Николай Бердяев, написавший эти строки в 1935 г., был добрым знакомым французского католического философа Жака Маритена, впоследствии Маритен стал и другом Шагала. То, что пишет Маритен в том же 1935 г. в главной своей вещи «Интегральный гуманизм», – прямо относится к вопросам, мучающим Шагала. Маритен возражает Бердяеву следующим образом: «Мы не надеялись, что новые коммунистические директивы относительно социалистического гуманизма дадут материал для обсуждения проблемы гуманизма. С тех пор эта проблема стала модной; и можно только радоваться тому, что отныне на повестку дня поставлены вопросы чрезвычайной значимости».
Шагал, как и Маритен, как и Бердяев, постоянно спрашивает себя: если мы так долго ждали освобождения, если бы так долго ждали республики, и вот теперь видим, что «республика» – точно такое же зло, как «империя», то чего же теперь желать и куда бежать? Возможно, желанная «республика» и не имеет иного лица, кроме как это старое, имперское? Тогда зачем употреблять все эти гражданственные термины: «гуманизм», «равенство»? И есть ли у нас право на личное счастье?
Маритен пишет так (и это родственно картинам Шагала): «Подлинный гуманизм, гуманизм, осознающий себя, ведет человека к жертвенности и подлинно сверхчеловеческому величию, поскольку человеческое страдание открывает глаза и находит опору в любви, – оно не отказывается от радости, а жаждет еще большей радости, хочет ликовать в радости. Можно ли достичь героического гуманизма?
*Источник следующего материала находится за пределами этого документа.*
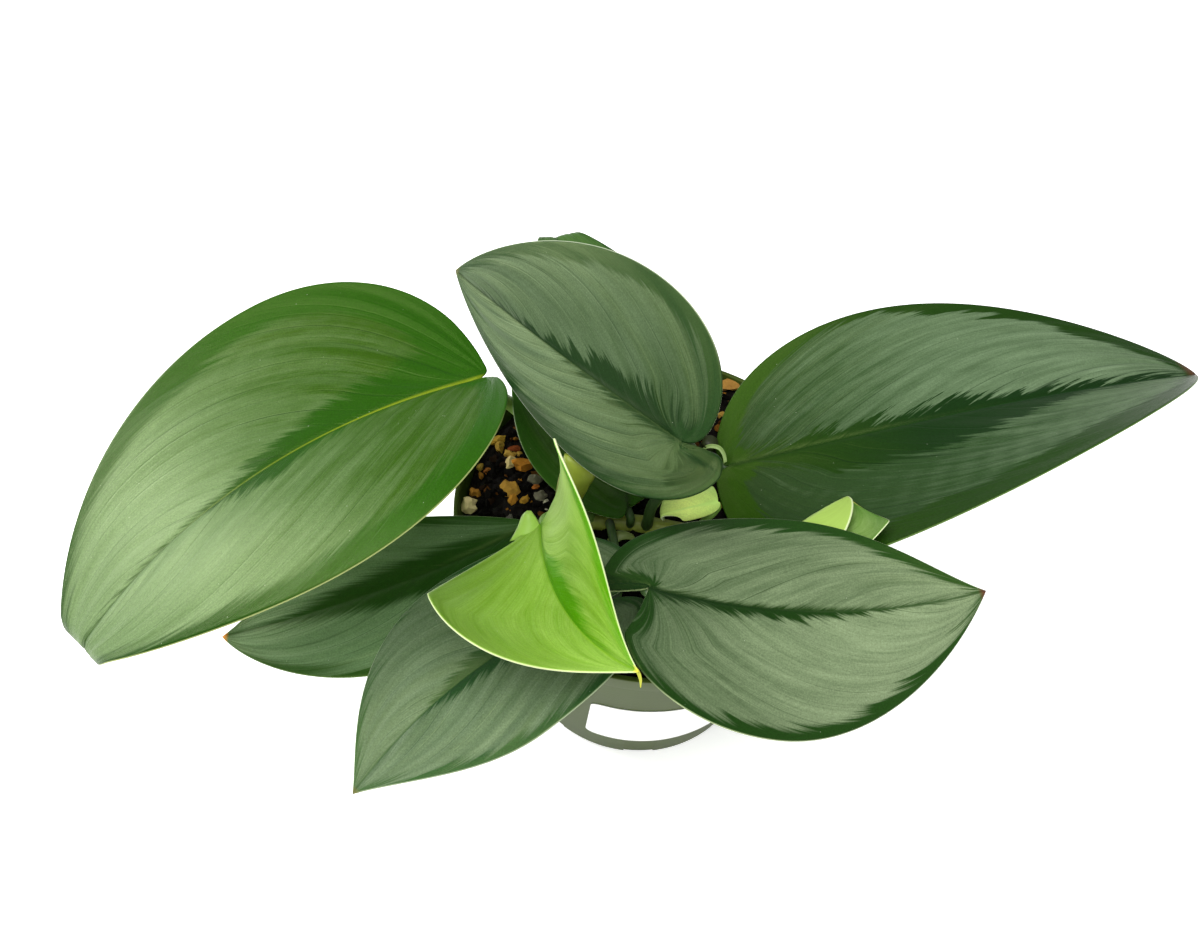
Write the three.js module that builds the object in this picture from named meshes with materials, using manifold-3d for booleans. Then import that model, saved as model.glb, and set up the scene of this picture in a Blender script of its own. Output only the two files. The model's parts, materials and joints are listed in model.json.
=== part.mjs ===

Что касается меня, то я отвечаю – да».
Маритен писал накануне Второй мировой войны, масштабов которой никто еще предвидеть не мог; общество героического гуманизма, по Маритену, должно быть религиозным, но широко экуменистическим, объединяя моральные принципы разных конфессий, – и законодательство такого общества должно быть основано на принципах интегрального гуманизма. Маритен, в отличие, например, от Маркса, считает, что его проект объединения религий можно осуществить прямо сейчас. Маритен трактовал «христианский гуманизм» несколько отличным от Марсилио Фичино образом: Маритен не неоплатоник. Однако то была «ренессансная» посылка: феноменом всемирной «любви» объяснить общество.
Система, предложенная Маритеном, является философско-правовой. Вслед за Томасом Аквинским (Маритен неотомист), Маритен рассматривает текст Евангелия не только как основу веры, но как основу гражданских правовых норм. При этом различные порядки (юридический, политический, социальный) должны быть подчинены идее «абсолютного достоинства человека и его вневременным устремлениям как целям иного порядка, выходящим за пределы политического общества». При всем кажущемся прекраснодушии, то, что предлагает Маритен, не недостижимо; следует лишь законодательно признать, что человек существует не для государства и взаимодействие личностей является «высшей ценностью по отношению к политическому обществу».